William Arthur Ward gives one of the best definitions of a positive attitude I have ever read. Ward says, “Real optimism is aware of problems but recognizes solutions, knows about difficulties but believes they can be overcome, sees the negatives but accentuates the positives, is exposed to the worst but expects the best, has reason to complain but chooses to smile.”
When you look at Ward’s definition, how do you stack up?
If you tend to fall more on the negative side, or if your attitude could be more positive, I’ve got some really good news for you.
=> Your attitude can be changed.
Absolutely it can. So don’t be misled. Don’t go around telling yourself, “I can’t help the way I feel… That’s just the way I am… I can’t change.”

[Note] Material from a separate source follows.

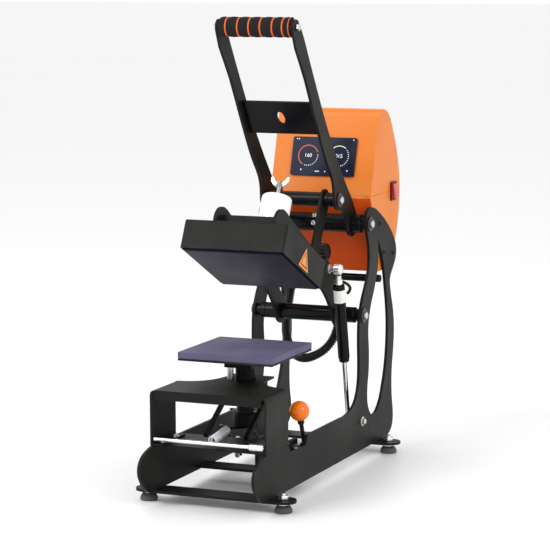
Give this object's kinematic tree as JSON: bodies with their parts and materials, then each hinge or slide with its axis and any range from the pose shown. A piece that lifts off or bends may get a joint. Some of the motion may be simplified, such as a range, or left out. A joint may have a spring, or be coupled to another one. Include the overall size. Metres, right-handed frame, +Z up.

Yes you can! That’s what my “PIVOT” book is all about. It’s about attitude change. In fact, it’s more than a book to enjoy, read, and put aside. It’s really a step-by-step manual… disguised as a book… that will tell you HOW to change your attitude once and for all.
So no matter where you are now, just remember, your attitude is one of the most powerful forces you have working for you or against you. And there’s no better time than now to build your attitude.
Action: Answer these questions about yourself. If you don’t like your answers, decide right now to go to work on your attitude.
*Are you more aware of the possible solutions in your life and work? Or are you focused more upon the problems?
*Do you believe your difficulties can be overcome? Or do you believe you’re simply stuck with those difficulties?
*Do you see the negatives but accentuate the positives?
*Can you see the best even when you’re exposed to the worst?